Boy, Rep. Coram sure sounds excited about combating voter fraud. He sounds so intent, in fact, that we almost hate to mention that there is still no evidence that voter fraud exists in Colorado AT ALL. Let’s revisit this November 11 story from the Aurora Sentinel:

An Arapahoe County jury last week acquitted a man of voter fraud charges, bringing to a close a 2013 voter fraud investigation that identified more than 100 suspects but produced just one conviction…

The two men were among four charged in 2013 as part of a large-scale and controversial voter fraud investigation launched by former Colorado Secretary of State Scott Gessler.

Gessler had identified more than 100 people he said illegally voted, but the four charged in Arapahoe County were the only people in Colorado to face charges.

In early 2011, newly-elected Secretary of State Scott Gessler testified in Congress that some 16,270 people were illegally registered to vote in Colorado, and some 5,000 of them actually cast ballots in the 2010 election. Gessler wasn’t exactly “Captain Credibility” by that point anyway, but his out-of-left-field numbers of illegal voter registrations immediately raised eyebrows among politicos in Colorado and Washington D.C.

A few months later, Gessler inexplicably reduced that number by a significant amount, claiming to have narrowed the list down to 155 non-citizen voters. Then, in 2012, Gessler sent letters to 4,000 Coloradans he suspected to be illegally-registered to vote. Fast-forward back to November 2015, and you find that “1” is indeed the loneliest of numbers.

To recap, here’s the progression of the number of “illegal voters” in Colorado, per Gessler and his magic 8-ball:

16,270 ⇒  5,000  ⇒  155  ⇒  4,000  ⇒  4   ⇒  2   ⇒ 1

Ever since Gessler first made his bold accusations in 2011, County Clerks from across Colorado have repeatedly denied that there were any known cases of voter fraud in their counties. Ever. At all. Undeterred, Gessler convinced his patsy, Arapahoe County District Attorney George Brauchler, to press forward with criminal charges that resulted in finding one person who was (knowingly) illegally registered to vote but likely never actually cast a ballot. Thank goodness we put a stop to that!

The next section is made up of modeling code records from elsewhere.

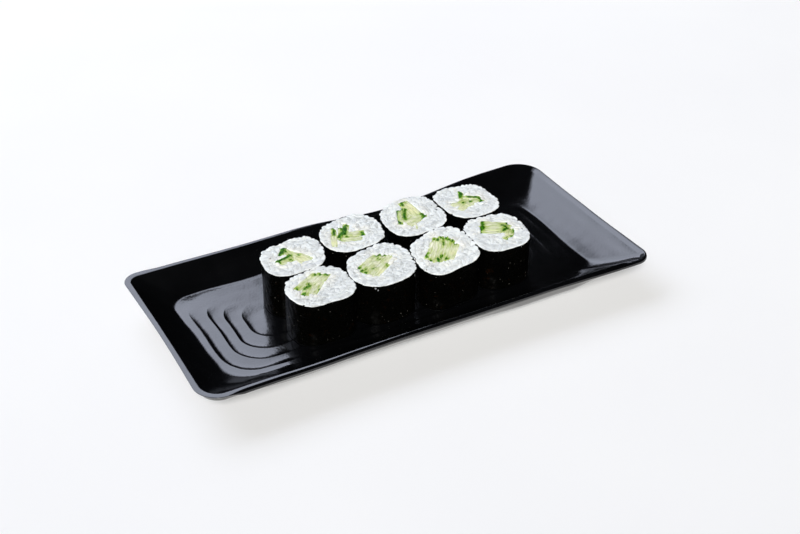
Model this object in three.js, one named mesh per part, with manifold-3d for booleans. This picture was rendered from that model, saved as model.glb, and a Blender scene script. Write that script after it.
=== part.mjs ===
// Eight cucumber maki rolls standing in two rows on a glossy black rectangular serving plate.
// Millimetres, +Z up. The origin is the middle of the plate's underside. +X runs along the
// plate's long side and +Y from the front row of rolls towards the back row.
import * as THREE from 'three';
import { mergeVertices } from 'three/addons/utils/BufferGeometryUtils.js';
import Module from 'manifold-3d';

const wasm = await Module();
wasm.setup();

const DEGREE = Math.PI / 180;
const GAP = 0.3; // clear space between pieces that touch in the real dish

// Plate. Shapes seen from above are four corners, anticlockwise from the back right one, with
// the bow of the four sides that follow them: outwards positive, inwards negative.
const PLATE_LENGTH = 269;
const PLATE_WIDTH = 125.8;
const RIM_HEIGHT = 18;
const RIM_EDGE_HEIGHT = 2.6; // visible thickness of the outer edge
const RIM_TOP_WIDTH = 3.8;
const RIM_TOP_BOW = 0.3; // share of the rim's bows that its inner line follows
const RIM_ROUNDING = 0.8;
const RIM = {
  corners: [
    { x: PLATE_LENGTH / 2 - 2.6, y: PLATE_WIDTH / 2, radius: 16 },
    { x: 0.6 - PLATE_LENGTH / 2, y: PLATE_WIDTH / 2 - 2.5, radius: 9 },
    { x: -PLATE_LENGTH / 2, y: 1 - PLATE_WIDTH / 2, radius: 14 },
    { x: PLATE_LENGTH / 2, y: -PLATE_WIDTH / 2, radius: 9 },
  ],
  bows: [-1.5, -1, -2, -0.6],
};
const CORNER_LIFT = 0.3; // the rim's corners stand a little higher than its middles
const RIM_RIPPLE = 0.2;
const RIPPLES_PER_SIDE = 3;
const BACK_DIP = { x: 34, halfSpan: 67, down: 3, inward: 2.5 }; // sagging stretch of the back rim
const WELL = rectangle({ left: -111, right: 114, front: -38, back: 43, corner: 18, bow: 1 });
const WELL_FLOOR = 5.5; // height of the floor at the foot of the wall
const WALL_CURVE = [[0.26, 0.14], [0.62, 0.5]]; // [share of the way out, share of the rise]
const WALL_DEPTH = 4.4; // thickness of the wall, measured straight down
const FOOT = rectangle({ left: -112, right: 112, front: -38.5, back: 38.5, corner: 14, bow: 0 });
const FOOT_HEIGHT = 1.8;

// The floor steps down towards the middle over four nested, uneven ridges.
const RIDGE_STEP = 0.5;
const RIDGE_COVE = 3; // width of the hollow slope that climbs to each ridge
const RIDGE_CURVE = [[0, 0], [0.3, 0.65], [1, 1]]; // [share of the way in, share of the fall]
const RIDGES = [
  rectangle({ left: -83, right: 82, front: -10, back: 21.5, corner: 12, bow: 2 }),
  rectangle({ left: -91.5, right: 90.5, front: -19, back: 30.5, corner: 14, bow: 2 }),
  rectangle({ left: -99, right: 98.5, front: -27.5, back: 36, corner: 15, bow: 1.5 }),
  rectangle({ left: -108, right: 106.5, front: -35, back: 38.5, corner: 17, bow: 1.5 }),
];

const LONG_SIDE_POINTS = 13;
const SHORT_SIDE_POINTS = 5;
const CORNER_POINTS = 5;
const SMALLEST_CORNER = 1; // radius

// Rolls
const CUT_HEIGHT = 31; // height of the cut faces above the table
const NORI_THICKNESS = 0.5;
const NORI_DROP = 0.5; // the seaweed ends this far below the cut face
const RICE_EDGE = 0.8; // rounding of the rice where the knife left it
const TUCK_TURN = 42; // how far the tucked end of the seaweed turns from straight inwards
const OUTLINE_POINTS = 30;
const CUTTER_OVERRUN = 5; // the room for a filling is cut past both ends of the rice

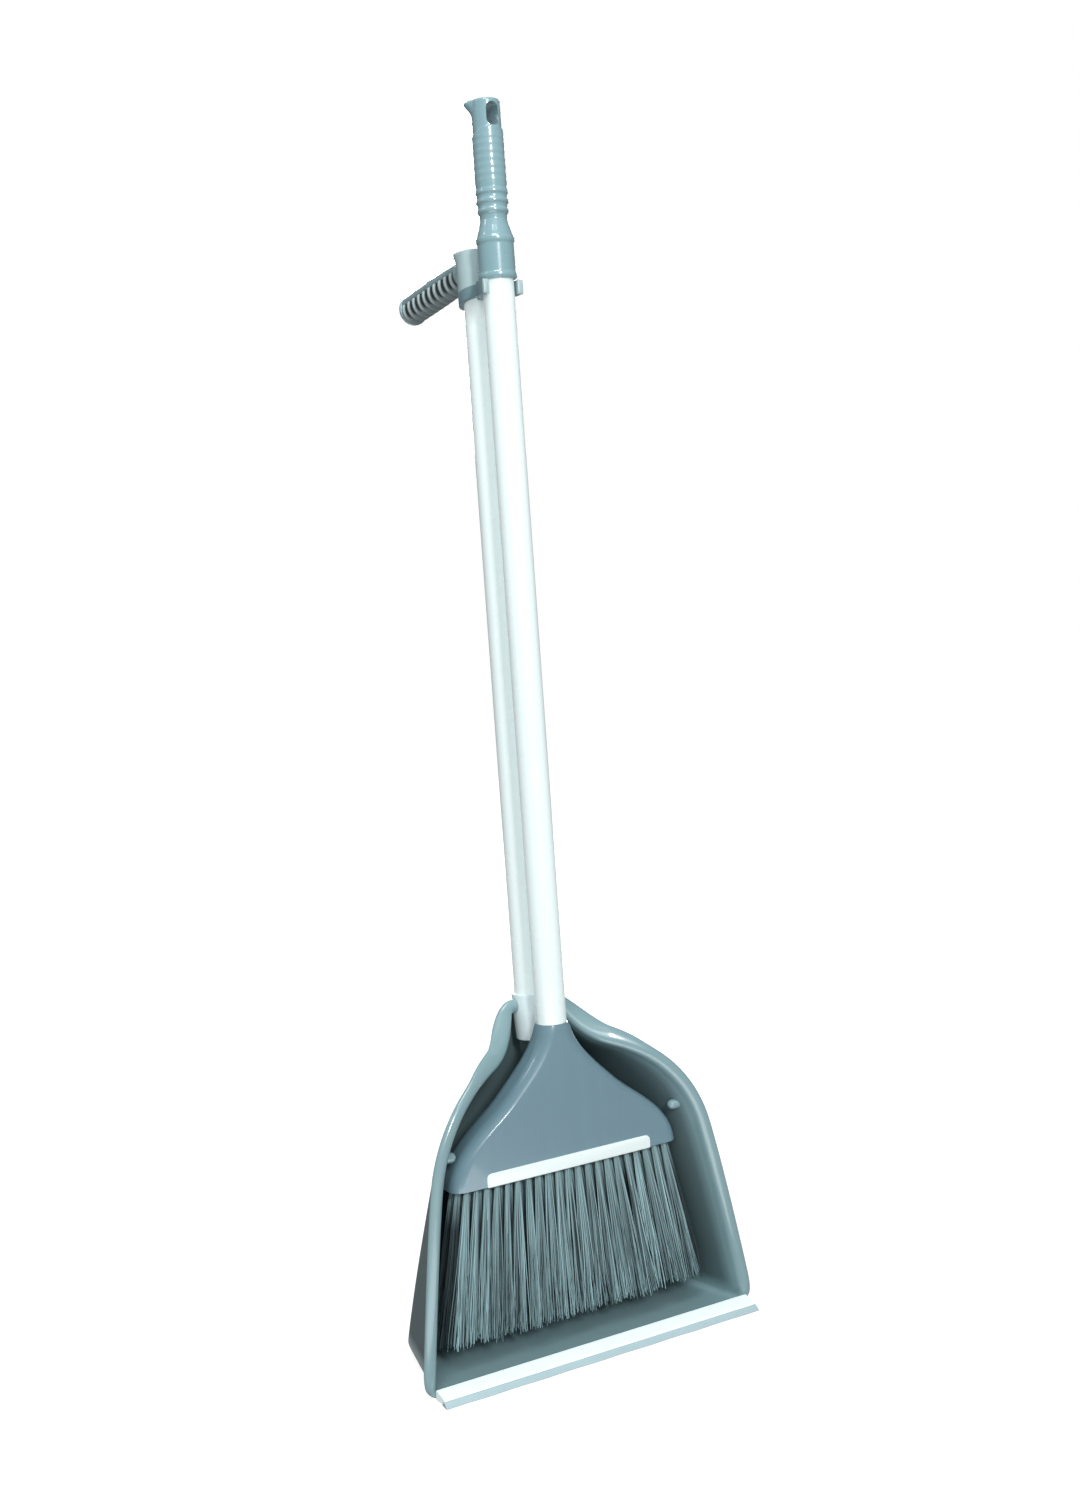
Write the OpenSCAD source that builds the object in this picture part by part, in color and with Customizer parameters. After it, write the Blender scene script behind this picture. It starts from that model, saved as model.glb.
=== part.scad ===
// Upright dust pan and broom set. The broom is clipped in front of the pan's handle.
// Origin: on the ground under the pan tube's axis. +Z up, the pan opens towards -Y.

/* [Tubes] */
// Outer diameter of both handle tubes
tube_d = 24; // [23.5:0.1:24.2]
// Wall of both handle tubes
tube_wall = 0.6; // [0.4:0.1:1]
// Distance between the two tube axes
axis_gap = 33; // [32.5:0.5:36]
// Height of the pan tube's top end
pan_tube_top = 845; // [700:5:845]
// Height of the clip's top face, which the broom's grip rests on
clip_top = 820; // [820:1:822]

/* [Pan] */
// Wall of the pan
pan_wall = 2.4; // [2:0.1:2.8]
// Radius of the corner between the back panel and the walls
pan_back_r = 10; // [8:1:14]
// Width of the soft lip
lip_w = 279; // [260:1:279]

/* [Broom head] */
// Height of the head's bottom edge
head_bottom = 139; // [136:1:142]
// Height of the head's neck, where the tube stands on it
head_top = 251; // [248:1:254]
// Depth of the head, front to back
head_depth = 30; // [30:1:34]
// Wall of the head shell
head_wall = 2.2; // [1.8:0.1:2.4]
// Width of the white strip along the head's front edge
strip_w = 146; // [120:1:160]

/* [Bristles] */
// Tufts in a full row
tufts = 22; // [16:1:22]
// Distance between tufts along a row
tuft_pitch = 8.8; // [8:0.1:8.8]
// Distance between rows at the block
row_pitch = 4.7; // [4.5:0.1:4.7]
// Height of the bristle tips
tip_z = 20; // [18:1:30]

/* [Grips] */
// Radius of the broom grip's sleeve
sleeve_r = 14; // [13.6:0.1:14.2]
// Length of the pan's ribbed grip
pan_grip_len = 108; // [90:1:112]
// Outer radius of the pan's ribbed grip
pan_grip_r = 11.8; // [11.4:0.1:12.2]
// Ribs on the pan's grip
ribs = 10; // [6:1:11]

/* [Hidden] */

$fn = 64;
tube_r = tube_d / 2;
bore_r = tube_r - tube_wall;
broom_y = -axis_gap;

pan_colour = [0.42, 0.53, 0.56];
light_grey = [0.72, 0.77, 0.77];
dark_grey = [0.33, 0.4, 0.43];
grip_blue = [0.5, 0.63, 0.67];
head_colour = [0.4, 0.49, 0.54];
white = [0.93, 0.97, 0.97];
bristle_colour = [0.46, 0.55, 0.56];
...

Colorado has spent an absurd amount of time and money over the last couple of years in an effort to discover this illegally-voting Bigfoot character, and at every turn Colorado has uncovered a whole bucket full of nothin’. Rep. Coram isn’t going to go out on another limb by throwing out new numbers attributed to illegal voters, so instead, he just says, “how much is enough?”

We were thinking the exact same thing, Rep. Coram. How much is enough indeed?